Thursday, January 30, 2014

In what language does saha mean "island"?

This evening, I have been poring over Danville's beautiful 18th century map of Korea and Manchuria, looking at the tangled area where Korean toponyms give way to Manchu/Jurchen (and other non-Korean) toponyms.

I started out hunting for two places called (in Manchu) ehe kuren and gūnaka kuren, which I expect to find on Danville's map with a spelling like *eghe couren, *counaca couren. I have not found them yet, but I have found something else that is interesting.

All along the Korean coast, small islands are given names ending in tao, which no doubt corresponds to Chinese 島, "island" (Mandarin dǎo).

Some Korean islands with names ending in "tao"

Along the Japanese coast, of course, we have small islands whose names end in sima, corresponding to the Japanese word shima, "island".

Some Japanese islands with names ending in "sima"

But at the mouth of the Tumen river, there is something I did not expect. Some of the islands have names ending in toun, which must be Manchu tun, "island", and some have names in loun, which I am certain is a scribal error for toun. But others have names in saba and saha, which I don't recognize.

A mix of islands with names ending in "toun/loun" and "saba/saha"

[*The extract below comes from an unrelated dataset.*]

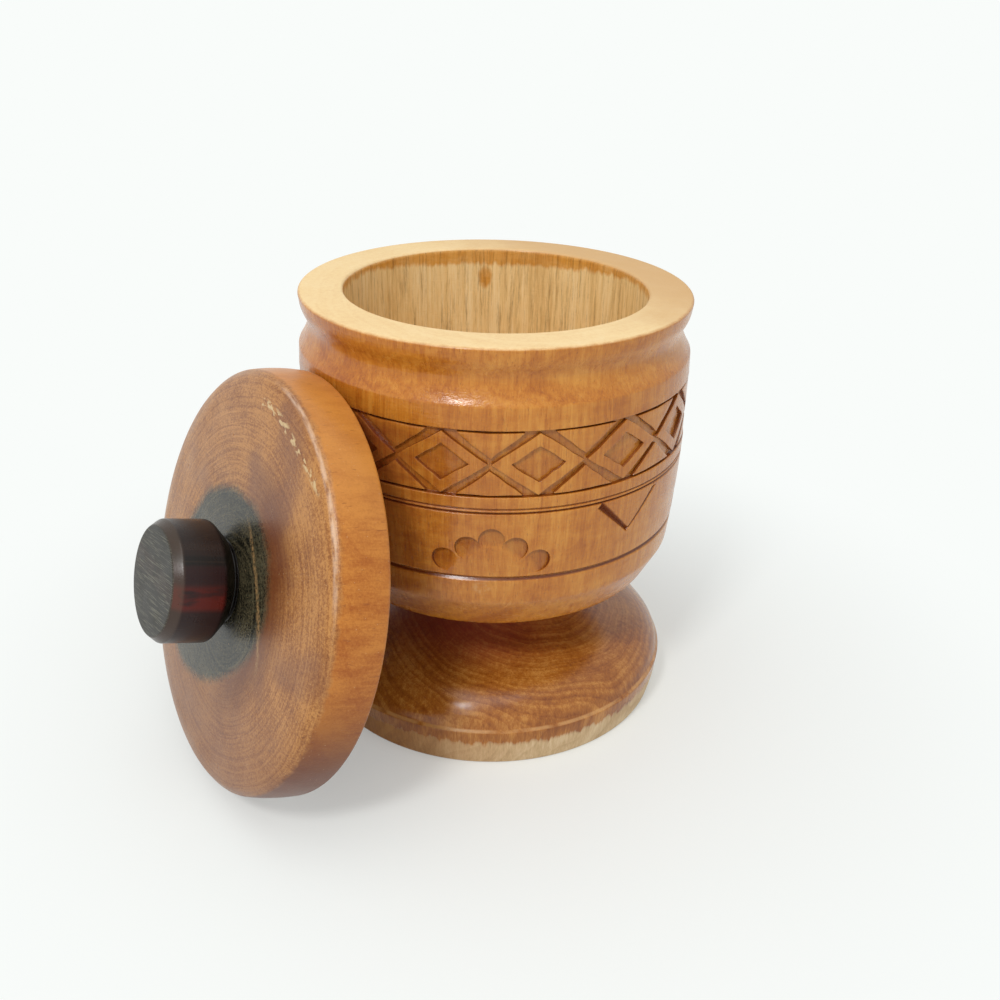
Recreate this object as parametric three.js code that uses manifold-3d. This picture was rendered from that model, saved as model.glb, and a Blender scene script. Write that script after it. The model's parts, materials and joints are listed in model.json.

I expect saha is a scribal error for saba, because I see the same error in the name of one of the tributaries of the Tumen, called Cahari at one point and Cabari at another. It is more likely that the correct form is saba because intervocalic -h- is rare in these place names, being usually represented by -kh- or -gh-. But in what language does saba mean island?

Note 3 February 2014: It turns out I was wrong. The word is saha, as I note in a later post. I've corrected the remainder of this post.

The major language families of the area (broadly speaking) are Tungusic, Japonic, Korean, Nivkh, Ainu, Mongolic and Chinese. Of all of these, the only thing I have found so far that looks similar is Korean seom 섬, "island", which really looks closer to Japanese shima, as far as I know.

It looks like there is a somewhat large island called mama saha, and a smaller one called sarbatchou saha. Given similar island names throughout the world, it would not surprise me if these are "mother island" and "daughter island", so maybe that is a place to start.

In Manchu, sargan means "woman" or "wife", and sargan jui means daughter. However, Tsintsius lists this as a Manchu morpheme only, not attested in other Tungusic languages, so it falls into what I call the "enigmatic vocabulary" of Manchu: common words with no known origin.

I have often felt that the enigmatic vocabulary of Manchu provides evidence of close contact between the ancestors of the Jurchens and speakers of an otherwise unattested language. Under this theory, words like sargan would have been loaned into Manchu from the other language, which then disappeared. If sarbatchou saha really does mean "daughter island", perhaps it comes from the same source language, or a close relative.

A close study of the place names in Danville's map may lead to more interesting discoveries.